Diocese of Phoenix Hits the Streets to Evangelize During Super Bowl LVII Week
Priests are hearing confessions outside of St. Mary’s Basilica, right across from the Phoenix Convention Center. Volunteers are handing out sacramentals like rosaries and Miraculous Medals, in addition to informational pamphlets on the Catholic faith.
As 1 million visitors are expected to descend upon downtown Phoenix for Super Bowl LVII festivities prior to the Sunday game, the Diocese of Phoenix is capitalizing on the opportunity to share the love of Christ.
“We want to offer people the love of God and the hope that we have in Christ,” Joyce Coronel, program manager for Christ in Our Neighborhood, the diocese’s evangelization program, told CNA Friday.
Coronel has set up a team of about 12 volunteers to encounter pedestrians and hand out sacramentals like rosaries and Miraculous Medals, in addition to informational pamphlets on the Catholic faith.
Additionally, an assembly of priests has been organized to cover continuous hours of confession in an outdoor confessional right on the side of the street.
All the volunteers are set up outside of St. Mary’s Basilica at 231 N. 3rd St. in Phoenix, right across from the Phoenix Convention Center, which is hosting an event called the Super Bowl Experience for fans.

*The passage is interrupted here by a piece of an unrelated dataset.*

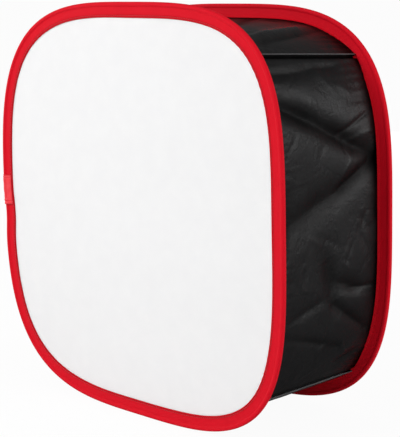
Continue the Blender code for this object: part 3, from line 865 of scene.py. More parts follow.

“It’s really cool because you’re walking down the street and all of a sudden you see this wooden confessional screen, and there’s a priest sitting there, and you see people kneeling down and just repenting and getting that healing. That mercy from God is really beautiful,” she said.
On Thursday, priests heard confessions from 2:30 to 8:30pm. They will be hearing confessions in the same time frame on Friday. On Saturday, priests will be hearing confessions all day, from 9:30am to 9:30pm.

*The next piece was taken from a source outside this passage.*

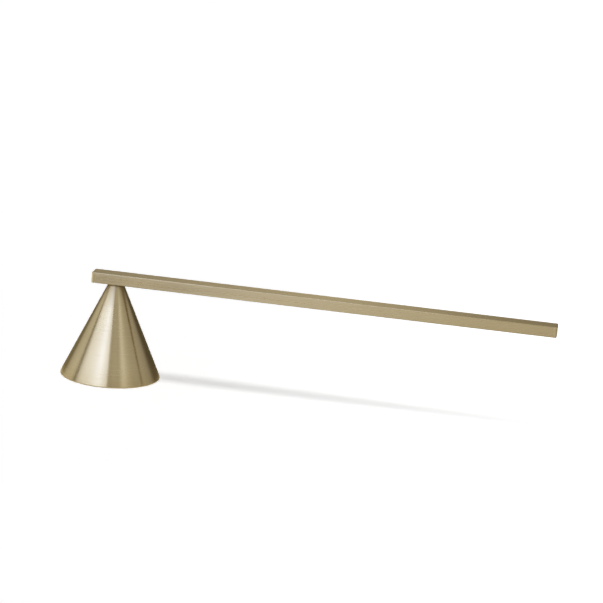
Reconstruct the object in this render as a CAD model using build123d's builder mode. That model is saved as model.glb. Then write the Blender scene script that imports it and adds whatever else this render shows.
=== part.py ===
"""Brass candle snuffer: a heavy cone bell screwed under one end of a long hollow bar handle.

Millimetres. The origin is the centre of the bell's rim, +Z runs up the bell's axis, and +X runs
along the handle towards its long end.
"""
from build123d import *
from math import atan2, cos
import os

os.makedirs("parts", exist_ok=True)

# Bell
bell_d = 46.8
bell_h = 43.8
bell_tip_d = 7.1
bell_wall = 3.2
bell_apex_t = 7.0
rim_ease = 0.35
shoulder_r = 2.0

# Handle
handle_l = 215.0
handle_w = 8.0
handle_h = 5.0
short_side = 11.0
edge_r = 0.35
tube_wall = 0.5
bore_corner_r = 0.2

# End caps
cap_t = 1.6
cap_corner_r = 0.8
spigot_l = 4.0
spigot_lead = 0.15

# Anchor block
spigot_to_block = 1.4
block_ease = 0.4

# Fixing screw, M3 x 12 slotted cheese head
thread_d = 3.0
thread_grip = 3.2
screw_point = 0.4
head_d = 5.5
head_h = 2.0
head_ease = 0.35
slot_w = 0.8
slot_depth = 0.9

# Washers
washer_d = 7.0
washer_t = 0.5
washer_ease = 0.1
spring_d = 6.2
spring_t = 0.8
spring_slit = 0.7
spring_slit_turn = 20.0

# Clearances, on each side
brazing_gap = 0.04
thread_play = 0.05
screw_play = 0.2
block_headroom = 0.1
washer_play = 0.1
spring_play = 0.05
seat_play = 0.3

# Bell section, as radii and heights
bell_r = bell_d / 2
tip_r = bell_tip_d / 2
wall_lean = atan2(bell_r - tip_r, bell_h)
inner_rim_r = bell_r - bell_wall / cos(wall_lean)
screw_hole_r = thread_d / 2 + screw_play
seat_r = washer_d / 2 + seat_play
seat_z = bell_h - bell_apex_t

# Handle section and stations
handle_mid_z = bell_h + handle_h / 2
long_side = handle_l - short_side
tube_start_x = cap_t - short_side
tube_l = handle_l - 2 * cap_t
bore_w = handle_w - 2 * tube_wall
bore_h = handle_h - 2 * tube_wall
bore_floor_z = bell_h + tube_wall

# Anchor block
block_l = 2 * (short_side - cap_t - spigot_l - spigot_to_block)

# Screw stack, from the seat down, and the screw's reach through it
spring_top_z = seat_z - washer_t
head_top_z = spring_top_z - spring_t
screw_l = spring_t + washer_t + bell_apex_t + tube_wall + thread_grip

# Bell: a solid of revolution with a rounded shoulder and a thick apex that seats the washers
with BuildPart() as bell:
    with BuildSketch(Plane.XZ) as bell_section:
        with BuildLine():
            Polyline(
                (bell_r, 0),
                (tip_r, bell_h),
                (screw_hole_r, bell_h),
                (screw_hole_r, seat_z),
                (seat_r, seat_z),
                (inner_rim_r, 0),
                close=True,
            )
        make_face()
        chamfer(bell_section.vertices().group_by(Axis.Y)[0], rim_ease)
        fillet(bell_section.vertices().group_by(Axis.Y)[-1].sort_by(Axis.X)[-1], shoulder_r)
    revolve(axis=Axis.Z)
bell.part.label = "bell"
export_step(bell.part, "parts/bell.step")

# Handle tube: a thin rectangular tube with eased long edges and the screw's hole in its underside
with BuildPart() as handle_tube:
    with BuildSketch(Plane.YZ.offset(tube_start_x)):
        with Locations((0, handle_mid_z)):
            RectangleRounded(handle_w, handle_h, edge_r)
            RectangleRounded(bore_w, bore_h, bore_corner_r, mode=Mode.SUBTRACT)
    extrude(amount=tube_l)
    with Locations(Plane(origin=(0, 0, bell_h), z_dir=(0, 0, -1))):
        Hole(screw_hole_r, depth=handle_h / 2)
handle_tube.part.label = "handle_tube"
export_step(handle_tube.part, "parts/handle_tube.step")

# End caps: an end with rounded corners and the tube's own long edges, on a spigot brazed into the tube
for cap_name, end_x, inward in (("short_end_cap", -short_side, 1), ("long_end_cap", long_side, -1)):
    end_plane = Plane(origin=(end_x, 0, handle_mid_z), x_dir=(0, 1, 0), z_dir=(inward, 0, 0))
    with BuildPart() as cap:
        with BuildSketch(Plane.XY.offset(bell_h)) as cap_plan:
            with Locations((end_x + inward * cap_t / 2, 0)):
                Rectangle(cap_t, handle_w)
            fillet(cap_plan.vertices().group_by(Axis.X)[0 if inward > 0 else -1], cap_corner_r)
        extrude(amount=handle_h)
        rims = cap.edges().filter_by(Axis.Z, reverse=True).sort_by(Axis.X)
        fillet(rims[:-2] if inward > 0 else rims[2:], edge_r)
        with BuildSketch(end_plane.offset(cap_t)):
            RectangleRounded(bore_w - 2 * brazing_gap, bore_h - 2 * brazing_gap, bore_corner_r)
        extrude(amount=spigot_l)
        chamfer(cap.faces().filter_by(Axis.X).sort_by(Axis.X)[-1 if inward > 0 else 0].edges(), spigot_lead)
    cap.part.label = cap_name
    export_step(cap.part, f"parts/{cap_name}.step")

# Anchor block: the tapped nut that lies on the tube's floor over the bell
with BuildPart() as anchor_block:
    with BuildSketch(Plane.XY.offset(bore_floor_z)):
        Rectangle(block_l, bore_w - 2 * brazing_gap)
    extrude(amount=bore_h - block_headroom)
    chamfer(anchor_block.edges().filter_by(Axis.Z, reverse=True), block_ease)
    with Locations((0, 0, bore_floor_z + bore_h)):
        Hole(thread_d / 2 + thread_play)
anchor_block.part.label = "anchor_block"
export_step(anchor_block.part, "parts/anchor_block.step")

# Plain washer: lies on the bell's seat
with BuildPart() as plain_washer:
    with BuildSketch(Plane.XY.offset(spring_top_z)):
        Circle(washer_d / 2)
        Circle(thread_d / 2 + washer_play, mode=Mode.SUBTRACT)
    extrude(amount=washer_t)
    chamfer(plain_washer.edges().group_by(Axis.Z)[0].sort_by(SortBy.RADIUS)[-1], washer_ease)
plain_washer.part.label = "plain_washer"
export_step(plain_washer.part, "parts/plain_washer.step")

# Spring washer: a split ring, pressed flat by the screw's head
with BuildPart() as spring_washer:
    with BuildSketch(Plane.XY.offset(head_top_z)):
        Circle(spring_d / 2)
        Circle(thread_d / 2 + spring_play, mode=Mode.SUBTRACT)
        with Locations(Location((0, spring_d / 4), spring_slit_turn)):
            Rectangle(spring_slit, spring_d, mode=Mode.SUBTRACT)
    extrude(amount=spring_t)
spring_washer.part.label = "spring_washer"
export_step(spring_washer.part, "parts/spring_washer.step")

# Fixing screw: head down inside the bell, shank up through the apex into the anchor block
with BuildPart() as fixing_screw:
    with BuildSketch(Plane.XY.offset(head_top_z)):
        Circle(head_d / 2)
    extrude(amount=-head_h)
    chamfer(fixing_screw.edges().group_by(Axis.Z)[0], head_ease)
    with BuildSketch(Plane.XY.offset(head_top_z)):
        Circle(thread_d / 2)
    extrude(amount=screw_l)
    chamfer(fixing_screw.edges().group_by(Axis.Z)[-1], screw_point)
    with BuildSketch(Plane.XY.offset(head_top_z - head_h)):
        Rectangle(head_d, slot_w)
    extrude(amount=slot_depth, mode=Mode.SUBTRACT)
fixing_screw.part.label = "fixing_screw"
export_step(fixing_screw.part, "parts/fixing_screw.step")
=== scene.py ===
"""Brass candle snuffer: fine metal pieces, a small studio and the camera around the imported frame.

Metres. The origin is the centre of the bell's mouth, +Z runs up the bell's axis, and +X runs
along the handle towards its long end.
"""
from collections import namedtuple
from math import atan2, cos, pi, radians, sin, tan

import bmesh
import bpy
from mathutils import Matrix, Vector


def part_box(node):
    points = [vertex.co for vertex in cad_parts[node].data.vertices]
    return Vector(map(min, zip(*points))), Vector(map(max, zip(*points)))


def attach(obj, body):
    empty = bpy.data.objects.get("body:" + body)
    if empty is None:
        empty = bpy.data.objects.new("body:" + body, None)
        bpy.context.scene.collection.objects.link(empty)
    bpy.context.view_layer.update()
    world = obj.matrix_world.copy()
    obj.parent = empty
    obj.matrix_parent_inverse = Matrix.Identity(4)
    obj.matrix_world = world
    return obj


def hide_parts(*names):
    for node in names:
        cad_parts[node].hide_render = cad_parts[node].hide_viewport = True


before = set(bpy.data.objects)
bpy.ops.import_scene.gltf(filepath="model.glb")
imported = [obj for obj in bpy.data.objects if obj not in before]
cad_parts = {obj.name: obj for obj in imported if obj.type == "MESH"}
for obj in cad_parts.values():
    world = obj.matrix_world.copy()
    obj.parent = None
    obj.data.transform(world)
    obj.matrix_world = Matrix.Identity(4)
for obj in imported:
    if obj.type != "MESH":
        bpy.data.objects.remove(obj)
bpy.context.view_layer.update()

MM = 0.001


# Camera

CAMERA_LENS = 139.0
CAMERA_SENSOR = 36.0
CAMERA_AIM = Vector((0.08404, 0.02114, 0.04051))
CAMERA_DISTANCE = 1.08714
CAMERA_ELEVATION = radians(13.771)
CAMERA_YAW = radians(-7.543)
CAMERA_ROLL = radians(5.003)


def add_camera():
    """The photograph's view: from a little above, turned towards the bell's side, and rolled."""
    level = Vector((cos(CAMERA_YAW), -sin(CAMERA_YAW), 0))
    forward = Vector((sin(CAMERA_YAW), cos(CAMERA_YAW), 0)) * cos(CAMERA_ELEVATION)
    forward -= Vector((0, 0, sin(CAMERA_ELEVATION)))
    upright = level.cross(forward)
    right = level * cos(CAMERA_ROLL) + upright * sin(CAMERA_ROLL)
    up = upright * cos(CAMERA_ROLL) - level * sin(CAMERA_ROLL)
    data = bpy.data.cameras.new("camera")
    data.lens = CAMERA_LENS
    data.sensor_width = CAMERA_SENSOR
    camera = bpy.data.objects.new("camera", data)
    turn = Matrix((right, up, -forward)).transposed().to_4x4()
    camera.matrix_world = Matrix.Translation(CAMERA_AIM - forward * CAMERA_DISTANCE) @ turn
    bpy.context.scene.collection.objects.link(camera)
    bpy.context.scene.camera = camera
    return camera


# Outlines

def rectangle(x0, y0, x1, y1):
    return (x0, y0), (x1, y0), (x1, y1), (x0, y1)


def circle(radius, segments):
    turns = [2 * pi * i / segments for i in range(segments)]
    return [(radius * cos(turn), radius * sin(turn)) for turn in turns]


def rounded(corners, steps):
    """A closed outline from corners (x, y, radius): each is an arc, or one point with no radius."""
    points = []
    for i, (x, y, radius) in enumerate(corners):
        here = Vector((x, y))
        if not radius:
            points.append(here)
            continue
        back = (Vector(corners[i - 1][:2]) - here).normalized()
        ahead = (Vector(corners[(i + 1) % len(corners)][:2]) - here).normalized()
        half = back.angle(ahead) / 2
        centre = here + (back + ahead).normalized() * radius / sin(half)
        start = here + back * radius / tan(half) - centre
        end = here + ahead * radius / tan(half) - centre
        sweep = start.angle_signed(end)
        turns = [-sweep * k / steps for k in range(steps + 1)]
        points += [centre + Matrix.Rotation(turn, 2) @ start for turn in turns]
    return points


def evenly_rounded(corners, radius, steps):
    """A closed outline from corners (x, y) that all have the same radius."""
    return rounded([corner + (radius,) for corner in corners], steps)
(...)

Referring to the screen in the confessional, Coronel said: “We wanted to make sure that we gave anyone that approaches that sacrament the option for anonymity, and so far every one of them has preferred that, which is really great because people have a right to that anonymity in the sacrament.”
In addition to having water bottles and granola bars at the diocese’s booth outside the cathedral, there are signs that say, “Can we pray for you?” and “Catholic priest available: Need confession? Have questions? Want to talk?”
Coronel said two volunteers had encountered a woman who had six children, three of whom passed away. After so much loss, she told them, they had all lost their faith in God.
The woman told the volunteers: “We told God that three strikes and you’re out,” Coronel said.
“There are three remaining children who now no longer believe in God because they had lost three of their siblings. So these two volunteers stood out there on the street and held hands with this woman and prayed with her. And we’re keeping a list of current intentions, and we’re gonna keep praying for that family and praying for those children,” she said.
Coronel said there is a sign at the booth that shows the daily Mass times for the basilica and its Sunday Mass schedule as well.
The basilica offers 12:05pm Mass each day and 7, 9 and 11:30am Masses on Sunday.
Coronel said the idea for the booth was sparked by Brett Meister, the diocese’s communication director, who is a “huge sports fan” and was responsible for putting a large banner on the basilica saying, “Welcome football fans!”
Coronel loved the idea and wanted to expand upon it by bringing the street confessional and evangelization volunteers.
She said many people seem like “everything looks great” on the outside, but on the inside, “there are a lot of broken hearts out there.” Coronel says she found freedom and healing in Jesus’ mercy and wants to share that with other people.